Not having to spend time on such jobs has freed up Prenti Downs to tackle larger projects, including soil rehydration.
So how much time and money could the system save a farmer each year?
That obviously depends on the size of a property, but Mr Carmody estimated they had saved $125,000 in operating costs, including labour, diesel and wear-and-tear of equipment.
He invested significant time in developing and testing the system, ensuring it was as cost-effective as possible.
"We want it to be affordable for everyone," Mr Carmody said.
"So we can realise the value of our time, the time we spend with our family, the time we spend repairing machinery and the time we spend sharing our knowledge with others."
Mr Carmody has worked with trainees, including from the Christian aboriginal, Esperance-based boarding school, Wongutha CAPS.

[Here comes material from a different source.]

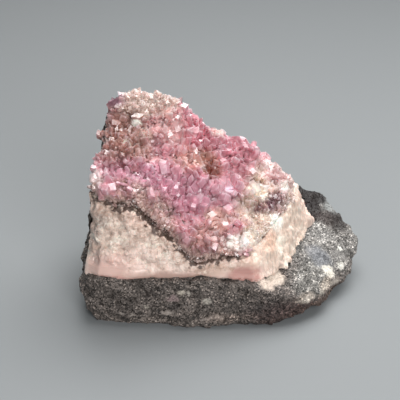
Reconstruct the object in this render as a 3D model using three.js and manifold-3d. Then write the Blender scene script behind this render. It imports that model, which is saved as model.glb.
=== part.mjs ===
// A hand specimen of cobaltoan calcite: a chunk of dark granular host rock, a wedge of pale massive
// calcite on it, and a druse of pink calcite crystals over the wedge. Millimetres, +Z up, +Y away
// from the broken front face. The origin is the middle of the base.
import * as THREE from "three";
import { ConvexGeometry } from "three/addons/geometries/ConvexGeometry.js";
import { TessellateModifier } from "three/addons/modifiers/TessellateModifier.js";
import { mergeVertices } from "three/addons/utils/BufferGeometryUtils.js";
import { ImprovedNoise } from "three/addons/math/ImprovedNoise.js";
import Module from "manifold-3d";

const wasm = await Module();
wasm.setup();

// Driving dimensions, in millimetres.
const SIZE = {
  jointGap: 0.3, // free gap between two minerals that touch
  rockFacet: 8.4, // longest edge of a facet on the host rock
  veinFacet: 5.4, // longest edge of a facet on the massive calcite and under the druse
  seamFacet: 11.0, // longest edge of a facet on the seam between them
  reach: 80, // size of the blocks that cut the vein along the seam
  weld: 1e-4, // corners closer than this are one corner
};

const FINISH = {
  rock: { color: 0x6b6763, roughness: 0.62, metalness: 0.1 },
  calcite: { color: 0xdcc4b7, roughness: 0.6, metalness: 0 },
  druse: { color: 0xc98a93, roughness: 0.25, metalness: 0 },
};

// How far each surface strays from its plain facets: one wave of bumps, and a finer one on it.
const RELIEF = {
  rock: { height: 1.3, spacing: 9, fineHeight: 0.5, fineSpacing: 3.6, seed: 11 },
  vein: { height: 1.0, spacing: 8, fineHeight: 0.5, fineSpacing: 3.2, seed: 47 },
  seam: { height: 1.2, spacing: 6, fineHeight: 0.5, fineSpacing: 3.0, seed: 83 },
};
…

The program is in its infancy, but he offers the students a taste of station life - from mustering cattle to working with onfarm machinery.
They also help make the remote monitoring units.
"It is kind of funny to think that they are being exposed to next-level technology on an outback station," Mr Carmody said.
"It shows them what they are capable of."
Furthermore, Mr Carmody was passing on his knowledge as vice-chairman of the Southern Rangelands Pastoral Alliance.
Last year, he even ran in the State election as a candidate for the Shooters, Fishers and Farmers party in Kalgoorlie.
"I do think about being involved politically in the future and having a remote-controlled station would certainly help with that," he said.
"Once the girls are in high school, that is, I don't want to miss out on these early years."